Using long-lived dedicated bearers, e.g. to boost the QoS for sponsored services, implies a high demand on network resources, especially when the dedicated bearers are triggered by the AF, e.g. Smart Pipe Controller (SPC) in Mobile Cloud Accelerator (MCA) solution.
The AF sessions remain active as long as the corresponding service is active. Some services/protocols like RTSP indicate the service stop condition in their own signaling (RTSP.TEARDOWN), but the majority of services, such as HTTP browsing, do not have such indication, so a service stop condition needs to be based on inactivity timers handled locally by the AF node. This is internal AF functionality not defined in 3GPP, but the external effect is that this event (service stop) is used to trigger the AF session termination. Those inactivity timers are usually set to very high values, e.g. on the order of tens or hundreds of minutes, mainly to reduce network signaling, i.e. to avoid ping pong effects generated when the timer is set to a low value, where detection of service inactivity triggers the release of the dedicated bearer, but after some time, some service packets are detected, so the dedicated bearer needs to be created again.
In order to reduce signaling, dedicated bearers are kept during a long time.

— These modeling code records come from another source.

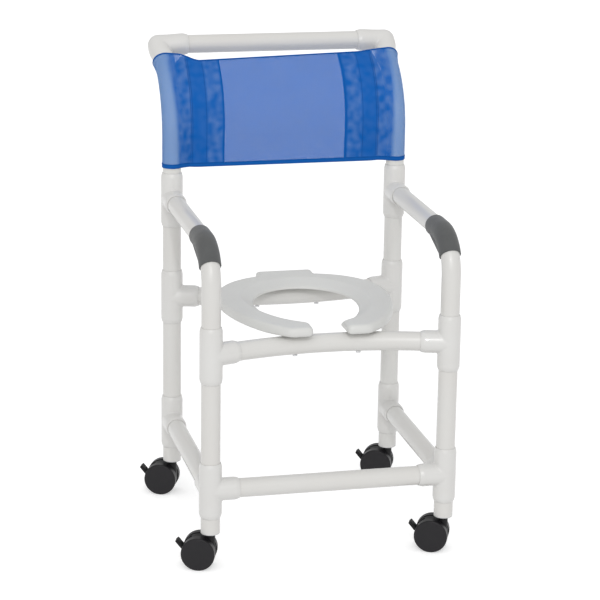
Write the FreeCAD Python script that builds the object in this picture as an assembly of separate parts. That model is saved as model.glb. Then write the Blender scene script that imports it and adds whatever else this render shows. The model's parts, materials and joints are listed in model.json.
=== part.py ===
import FreeCAD, Part
import math
import os

from FreeCAD import Vector

# Shower and commode chair: a frame of white plastic pipe and moulded socket fittings, an open-front seat
# on two bowed rails, a mesh back sling and four braked twin-wheel casters. Millimetres, +Z up, front is -Y.
# Everything is built about the centre line between the posts. The finished set is then moved together,
# so that the origin is under the middle of the whole chair, on the floor.

# Driving dimensions
WIDTH = 530.0            # between the post centre lines, side to side
DEPTH = 470.0            # between the post centre lines, front to back
LOWER_RAIL_Z = 180.0
SEAT_RAIL_Z = 486.0
ARM_Z = 717.0
FOOT_Z = 80.0            # lower end of the foot pipes, above the floor

PIPE_R = 21.1            # 42.2 mm pipe
PIPE_WALL = 3.6
FITTING_R = 25.2         # outside of a socket fitting
FITTING_REACH = 63.0     # centre of a fitting to the mouth of each socket
MOUTH_TAPER = 9.0        # length of the tapered mouth
MOUTH_LIP = 1.6          # wall left at the edge of the mouth
SOCKET_DEPTH = 34.0

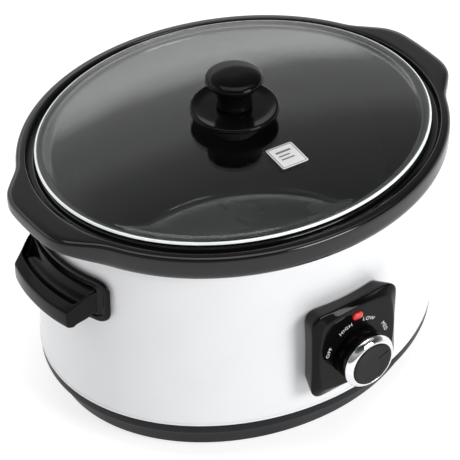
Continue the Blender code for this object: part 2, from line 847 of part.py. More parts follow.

Setting inactivity timers to very high values implies that the AF session remains active for a very long time, even if the user is not running the corresponding service anymore. Having the AF session active during long times has an impact on both AF and PCRF memory, which, for example, have to store up to a million or more session information entries of a large number of users. This can result in a waste of network resources, such as memory. Therefore, there is a desire to optimize network resources so as to reduce memory usage, for example.